ADVENTURES IN VOD: WILLIAM WITNEY & ROY ROGERS

January 11, 2011

witney

In December, a truckload of William Witney-directed Roy Rogers films were dumped onto Netflix Instant. I was clued into this trove by a conversation between Jaime Christley and Vadim Rizov on Twitter, an indication of why I’m addicted to this unruly microblogging service. As a source of cinephile news-gathering, it’s essential, and more than enough reason to endure the self-righteous posturing that flares up every so often.  Witney’s one of the anonymous artisans who pumped out movie serials for the Mascot and Republic studios, often in tandem with John English. He’s credited with 130 film and television projects at IMDB, and it’s a rather daunting corpus to approach without direction. With supporters as diverse as Quentin Tarantino and Dave Kehr, I took this Netflix cache as a sign I should dig in further (the only one I’d seen before is his so-so Apache Rifles, which I wrote about here). So I sat down with the earliest films on the list: Roll On Texas Moon (1946) and Home In Oklahoma (1946).

 

As usual, the quality control on these streams leaves something to be desired. First, the version of Roll on Texas Moon presented is the 53 minute television cut. The theatrical version runs 68 minutes. Poking through the site, it seems most of them contain the television versions, although there are a few full edits, which run closer to 70 minutes, including Home In Oklahoma. The first thing to strike me about these programmers is they’re deceptively dark tone. Roy Rogers is an aw shucks stand-up gentleman, and Dale Evans a bright-eyed sprig of independent femininity, but the world they inhabit is violent and strange.
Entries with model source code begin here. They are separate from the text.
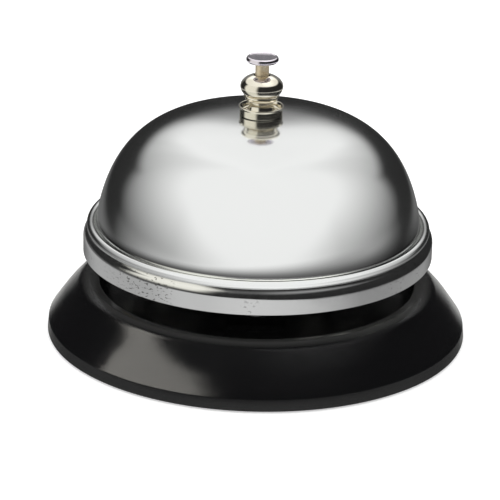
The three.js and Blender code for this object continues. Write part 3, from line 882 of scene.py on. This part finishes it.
class Room(Graph):
    """Brightness round the bell by direction, for the world and for the glowing shells.

    rise is a direction's height: -1 straight down, 0 level and 1 straight up.
    side is -1 at the left, 0 in front or behind, and 1 at the right. right is 0 on the left half.
    behind is 0 straight in front of the bell, 0.5 at its sides and 1 straight behind it.
    """

    def __init__(self, tree, direction):
        super().__init__(tree)
        parts = self.add("ShaderNodeSeparateXYZ", Vector=direction)
        self.rise = parts.outputs["Z"]
        level = self.add("ShaderNodeMapping", Vector=direction, Scale=(1, 1, 0))
        unit = self.add("ShaderNodeVectorMath", Vector=level.outputs["Vector"])
        unit.operation = "NORMALIZE"
        flat = self.add("ShaderNodeSeparateXYZ", Vector=unit.outputs["Vector"])
        self.side = flat.outputs["X"]
        self.right = self.math("MAXIMUM", self.side, 0.0)
        self.behind = self.ranged(flat.outputs["Y"], -1.0, 1.0)

    def step(self, value, low, high):
        return self.ranged(value, low, high, 0, 1, smooth=True)

    def product(self, first, *others):
        for other in others:
            first = self.math("MULTIPLY", first, other)
        return first

    def total(self, first, *others):
        for other in others:
            first = self.math("ADD", first, other)
        return first

    def tinted(self, strength, colour):
        node = self.add("ShaderNodeVectorMath", Vector=colour[:3])
        node.operation = "SCALE"
        self.put(node.inputs["Scale"], strength)
        return node.outputs["Vector"]

    def total_colours(self, first, second):
        node = self.add("ShaderNodeVectorMath", Vector=first)
        node.operation = "ADD"
        self.put(node.inputs[1], second)
        return node.outputs["Vector"]

    def dim(self):
        """The unlit room: nearly dark, lighter overhead, to the right and high behind."""
        top = self.product(self.step(self.rise, 0.6, 1), 0.1)
        right = self.product(self.right, self.step(self.rise, 0.6, 1), 0.35)
        back = self.product(self.step(self.behind, 0.88, 1), self.step(self.rise, 0.35, 0.6), 0.6)
        return self.total(top, right, back, 0.02)

    def table(self):
        """The pale floor, which is in shade behind the bell."""
        shades = (0, 0.6), (0.3, 0.5), (0.5, 0.4), (0.63, 0.28), (0.75, 0.18), (1, 0.12)
        return self.curve(self.behind, *shades)

    def low_light(self):
        """The floor's light on what mirrors it."""
        return self.product(self.step(self.rise, -0.14, -0.24), self.table())

    def bright(self):
        """What the dome mirrors: white in front and above, falling to dark low behind it."""
        brightest = 0.96
        level = self.curve(
            self.behind,
            (0, 0.93), (0.07, 0.78), (0.15, 0.62), (0.25, 0.44),
            (0.5, 0.24), (0.63, 0.14), (0.76, 0),
        )
        level = self.total(level, self.product(self.right, 0.05))
        slopes = (0.65, 0.45), (0.85, 0.5), (0.93, 0.62), (0.98, 0.9), (1, 1.1)
        slope = self.product(self.curve(self.behind, *slopes), 2.0)
        wall = self.total(level, self.product(self.rise, slope))
        wall = self.math("MINIMUM", wall, brightest)
        high, ahead = self.step(self.rise, 0.25, 0.46), self.step(self.behind, 0.85, 0.72)
        above = self.product(wall, self.math("MAXIMUM", high, ahead))
        depths = (0, 0.98), (0.25, 0.6), (0.5, 0.3), (0.62, 0.18), (0.76, 0.03), (1, 0)
        under = self.curve(self.behind, *depths)
        under = self.total(under, self.product(self.right, self.step(self.behind, 0.7, 0.4), 0.2))
        under = self.math("MINIMUM", under, 1.0)
        return self.blended(self.step(self.rise, -0.06, 0.02), under, above)

    def cream(self):
        """A wide cream reflector at the left."""
        return self.product(
            self.step(self.side, -0.45, -0.72),
            self.step(self.behind, 0.62, 0.5),
            self.step(self.rise, 0.97, 0.85),
        )

    def fittings(self, lean, edge):
        """Round the crown: soft cream at the left, grey behind, and white above an edge."""
        left = self.product(self.step(self.side, -0.26, -0.62), self.step(self.behind, 0.66, 0.5))
        grey = self.tinted(self.product(self.step(self.behind, 0.85, 0.97), 0.2), WHITE)
        level = self.total(self.rise, self.product(self.behind, 2 * lean), -lean)
        shown = self.blended(left, grey, CREAM)
        blur = 0.06
        return self.blended(self.step(level, edge - blur, edge + blur), shown, OVERHEAD)

    def again(self):
        """1 for a ray that an earlier piece has mirrored too, and 0 for a first reflection."""
        depth = self.add("ShaderNodeLightPath").outputs["Glossy Depth"]
        return self.step(depth, 1.4, 1.6)


def studio():
    """A dim room for mirrored rays. The camera and matt surfaces see plain white."""
    world = bpy.data.worlds.new("studio")
    bpy.context.scene.world = world
    world.use_nodes = True
    tree = world.node_tree
    tree.nodes.clear()
    room = Room(tree, tree.nodes.new("ShaderNodeTexCoord").outputs["Generated"])
    mirrored = room.add("ShaderNodeLightPath").outputs["Is Glossy Ray"]
    shown = room.blended(mirrored, PURE, room.dim())
    background = room.add("ShaderNodeBackground", Color=shown, Strength=1.0)
    output = tree.nodes.new("ShaderNodeOutputWorld")
    tree.links.new(background.outputs["Background"], output.inputs["Surface"])


def lit_only(light, *pieces):
    """Keeps a light to these pieces."""
    group = bpy.data.collections.new(light.name + "_receivers")
    for piece in pieces:
        group.objects.link(piece)
    light.light_linking.receiver_collection = group


def shell(name, radius, colour_of, *pieces):
    """A large glowing shell round the bell that only these pieces mirror."""
    rows, columns = 24, 48
    lowest, highest = -60, 89.9
    vertices, faces = [], []
    for i in range(rows + 1):
        tilt = math.radians(lowest + (highest - lowest) * i / rows)
        for k in range(columns):
            turn = 2 * math.pi * k / columns
            across = radius * math.cos(tilt)
            up = radius * math.sin(tilt)
            vertices.append((across * math.cos(turn), across * math.sin(turn), up))
    for i in range(rows):
        for k in range(columns):
            n = (k + 1) % columns
            row, above = i * columns, (i + 1) * columns
            faces.append((row + n, row + k, above + k, above + n))
    mesh = bpy.data.meshes.new(name)
    mesh.from_pydata(vertices, [], faces)
    glowing = placed(name, mesh)
    material = bpy.data.materials.new(name)
    material.use_nodes = True
    tree = material.node_tree
    tree.nodes.clear()
    direction = tree.nodes.new("ShaderNodeVectorMath")
    direction.operation = "NORMALIZE"
    tree.links.new(tree.nodes.new("ShaderNodeTexCoord").outputs["Object"], direction.inputs[0])
    room = Room(tree, direction.outputs["Vector"])
    light = room.add("ShaderNodeEmission", Color=colour_of(room), Strength=1.0)
    clear = tree.nodes.new("ShaderNodeBsdfTransparent")
    both = tree.nodes.new("ShaderNodeAddShader")
    tree.links.new(light.outputs[0], both.inputs[0])
    tree.links.new(clear.outputs[0], both.inputs[1])
    output = tree.nodes.new("ShaderNodeOutputMaterial")
    tree.links.new(both.outputs[0], output.inputs["Surface"])
    mesh.materials.append(material)
    glowing.visible_camera = False
    glowing.visible_diffuse = False
    glowing.visible_shadow = False
    glowing.visible_transmission = False
    lit_only(glowing, *pieces)


def dome_glow(room):
    """White on the dome. Where other pieces mirror the dome, they see the small fittings' light."""
    above = room.math("MAXIMUM", room.math("SUBTRACT", room.bright(), room.dim()), 0.0)
    glow = room.math("MAXIMUM", above, room.low_light())
    return room.blended(room.again(), room.tinted(glow, PURE), room.fittings(0.0, 0.86))


def fitting_glow(room):
    """Round the small fittings, white steeply below. What they mirror is lit from lower angles."""
    again = room.again()
    low = room.product(again, room.step(room.rise, 0.0, -0.1))
    low = room.math("MAXIMUM", low, room.step(room.rise, -0.27, -0.47))
    level = room.blended(again, room.fittings(0.2, 0.62), room.fittings(0.1, 0.5))
    return room.blended(low, level, WHITE)


def rim_glow(room):
    """Cream at the left, and a floor that darkens to the sides and reaches higher at the left."""
    cream = room.tinted(room.product(room.cream(), room.step(room.rise, 0.08, 0.6)), CREAM)
    level = room.total(room.rise, room.ranged(room.side, -0.1, 0.6, -0.24, 0.0))
    floor_light = room.curve(
        room.behind,
        (0, 0.62), (0.07, 0.56), (0.2, 0.42), (0.35, 0.28),
        (0.5, 0.27), (0.9, 0.3), (0.97, 0.15),
    )
    floor_light = room.product(floor_light, room.step(level, -0.28, -0.36))
    left = room.product(room.step(room.side, -0.5, -0.85), room.step(room.rise, 0.16, 0.0), 0.12)
    return room.total_colours(cream, room.tinted(room.total(floor_light, left), PURE))


def base_glow(room):
    """White low behind, which edges the base, and a bent key panel at the left."""
    low = room.product(room.step(room.rise, -0.4, -0.3), room.step(room.rise, 0.08, 0.0))
    low = room.product(low, room.step(room.behind, 0.93, 0.98), 0.6)
    low = room.total(low, room.low_light())
    blur, panel_strength = 0.05, 3.4
    feet = (0.5, 0.2), (0.53, 0.6), (0.6, 0.64), (0.85, 0.77), (0.93, 0.8)
    heads = (0.04, 0.68), (0.2, 0.72), (0.35, 0.75), (0.47, 0.78), (0.63, 0.86)
    over_foot = room.math("SUBTRACT", room.rise, room.curve(room.behind, *feet))
    under_head = room.math("SUBTRACT", room.curve(room.behind, *heads), room.rise)
    in_front = room.product(room.step(room.behind, 0.52, 0.47), room.step(room.rise, -0.1, 0.4))
    panel = room.product(
        room.math("MAXIMUM", room.step(over_foot, -blur, blur), in_front),
        room.step(under_head, -blur, blur),
        room.step(room.side, -0.1, -0.3),
        room.step(room.behind, 0.02, 0.12),
        panel_strength,
    )
    return room.total_colours(room.tinted(low, WHITE), room.tinted(panel, KEY_TINT))


def inner_glow(room):
    """The hidden pieces see the floor, and some white all round."""
    return room.tinted(room.total(room.low_light(), 0.2), PURE)


camera()
floor()
studio()

base = base_pan()
foot = foot_ring()
dome, rim = bell_dome()
collar = bell_collar()
knob = finial_knob()
rod = plunger_rod()
button = plunger_button()
hidden = [foot, return_spring(), striker_spring(), *mechanism()]

reflectors = (
    ("dome_reflector", dome_glow, [dome]),
    ("fitting_reflector", fitting_glow, [collar, knob, rod, button]),
    ("rim_reflector", rim_glow, [rim]),
    ("base_reflector", base_glow, [base]),
    ("inner_reflector", inner_glow, hidden),
)
for i, (name, colour_of, pieces) in enumerate(reflectors):
    shell(name, SHELL_RADIUS + SHELL_GAP * i, colour_of, *pieces)
bpy.context.scene.view_settings.view_transform = "Standard"
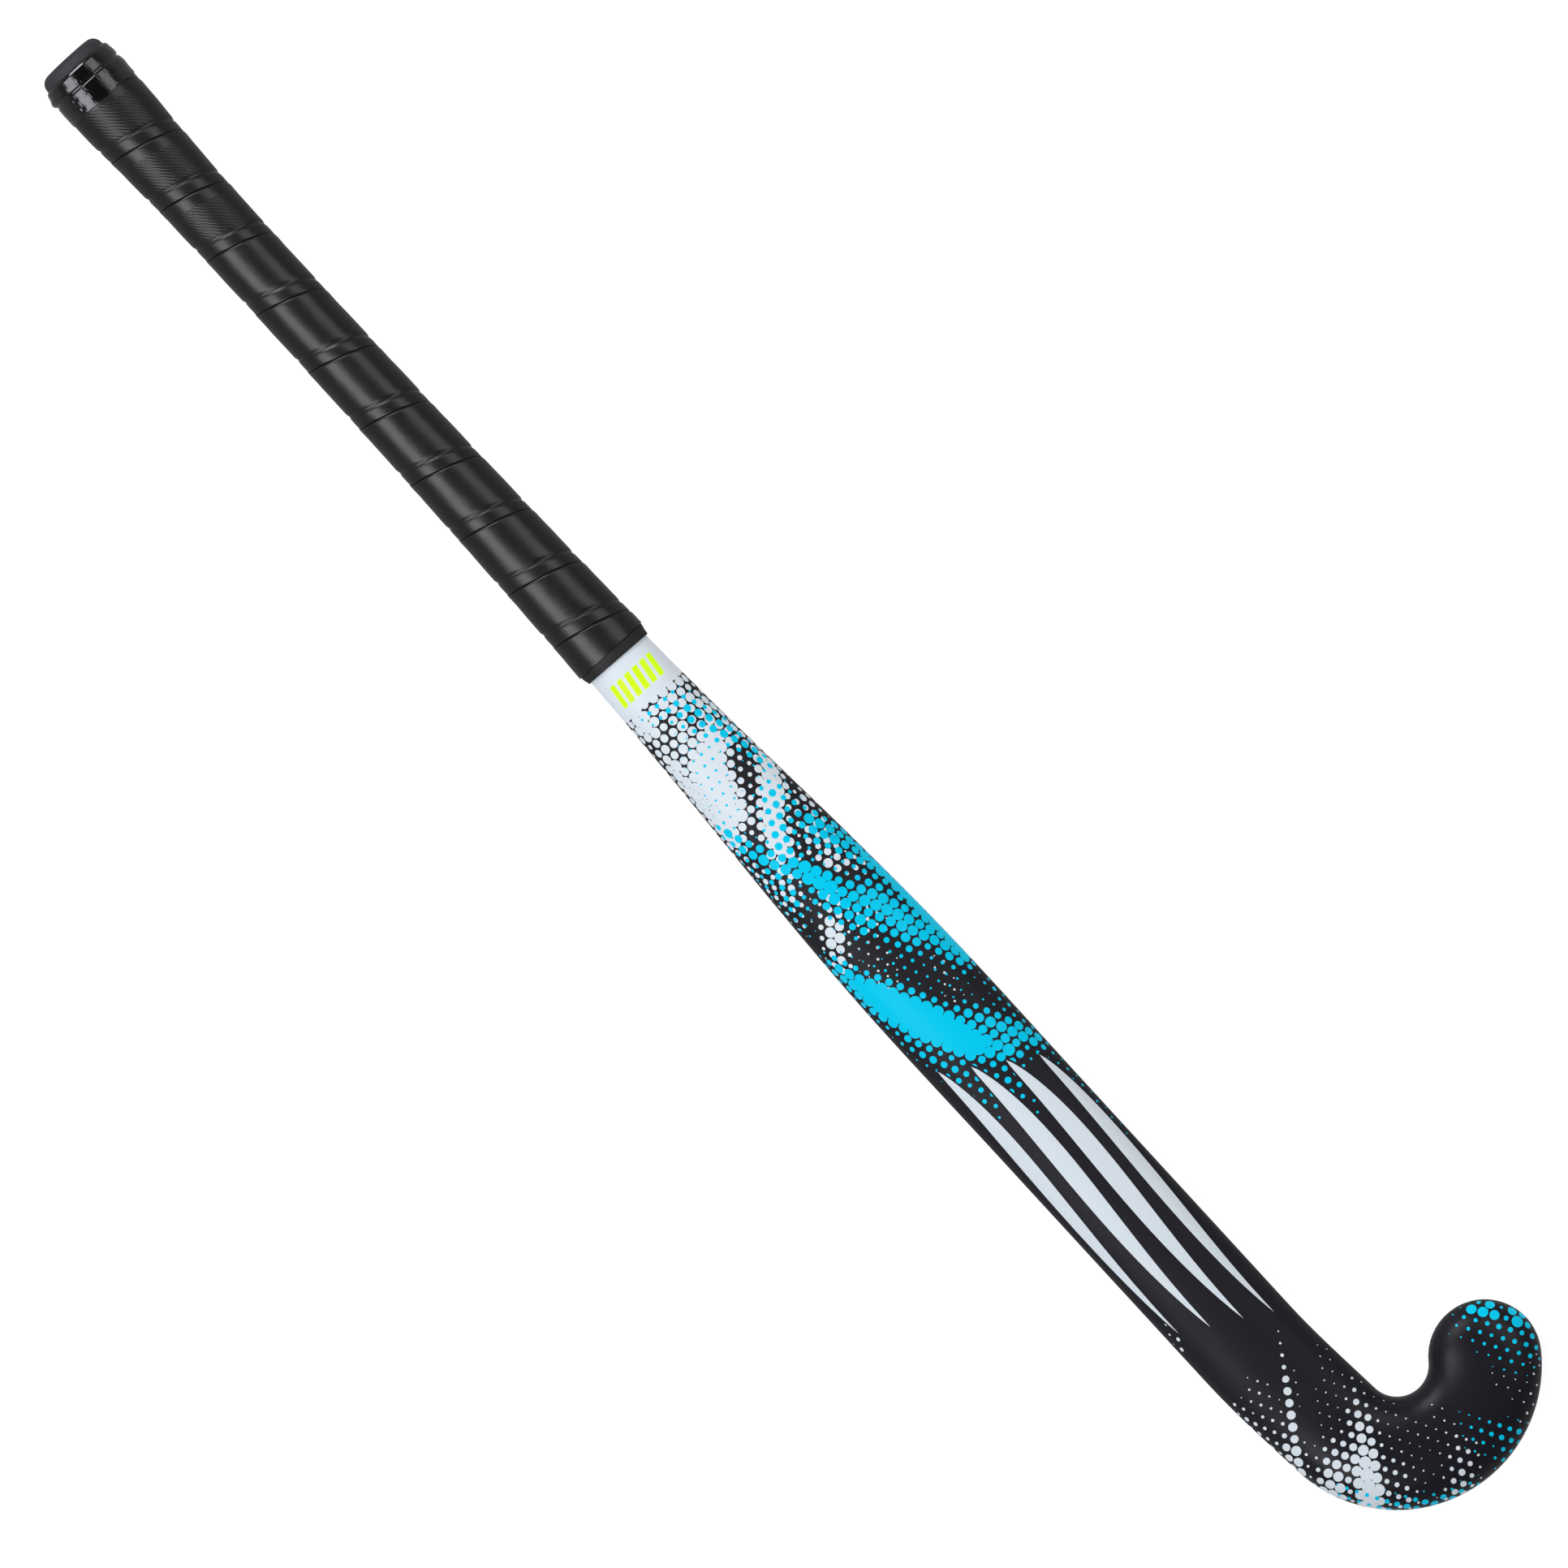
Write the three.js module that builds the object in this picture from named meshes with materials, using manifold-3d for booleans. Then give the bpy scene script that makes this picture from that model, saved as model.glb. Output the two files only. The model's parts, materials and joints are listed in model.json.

In Roll on Texas Moon, there is a long standing feud between the sheep-herders and the cattle-men that once exploded into a bloody range war. Gabby Hayes, the lovable old coot axiom of the Rogers films, is a cow man, and can’t stand those “dag blasted woolies.” Someone is rustling the sheep on the Ramshead farm, threatening to escalate tensions into a shooting battle once again. Eventually an evening of dinner and song ends in a Mexican standoff. The culprits are eventually brought to justice, but not before a ram is shot in the face offscreen, and a vigilante force led by Rogers faces down the band of desperadoes. Each side suffers heavy losses in the shootout. These are remarkably grim images for a lightly comic Western-musical.

While it’s been cut down, it’s obvious Witney has a natural flair for framing action. When a chase ramps up, he lays down a blazing fast tracking shot (aided by some under-cranking) that pulls back right in front of a pursuing Rogers, or his stuntman pulling off some incredible side-saddle riding. Then he cuts to the reverse angle, zooming forward towards the dastardly evildoer. The sense of danger, for both the cameraman and the rider, is palpable. In isolating each figure in their tendon wrenching moment of tension, and by using an unusual head-on angle, he has the riders speeding right at (or away from) the audience. It’s an enveloping kind of action cinema.

 

This continues in Home In Oklahoma, which is presented in its uncut 72 minute length. This time the chases are necessitated because of the muckraking journalism of Rogers, here the editor of the Hereford Star. Evans is the city girl, an impulsive Torchy Blane type, from a St. Louis paper reporting on the death of a big-time ranch owner. The set-up is pure Nancy Drew, with the defining clue coming in the family hymnal. But the pleasures of these films are not in the story-telling, as Witney has to speed through gobs of exposition before he can break out an arcing crane shot of a rollicking ranch breakfast or capture Rogers crooning the bittersweet, unsatisfied tune, “I Wish I Was a Kid Again” (short form: as a kid I dreamed of adulthood, as an adult I dream of my childhood).

In keeping with the incipient brutality of the worlds Rogers and Evans must live in, the main villain, a lovely sadist named Jan (Carol Hughes), attempts to kill a small boy in order to inherit his ranch. She also ruthlessly shoots a few less-able men in the back. These hapless corpses take their tumbles in some extraordinary stunt work by Witney’s crew, who are seemingly game for anything. One brave soul falls over a small waterfall, while two bruisers take turns tackling each other on an open-air platform on a moving train. This is rough and tumble cinema made with fearlessness and charm, as well as the inimitable tones of the Sons of the Pioneers.

I’m very curious to explore the rest of his career – and if anyone has recommendations of essential titles, or a copy of Witney’s autobiography they’re able to sell at a reasonable price, I’m all ears. In a Door, Into a Fight, Out a Door, Into a Chase is only available at upwards of $40, and the samples available on Google Books are tantalizingly rich. Another exciting subject for further research.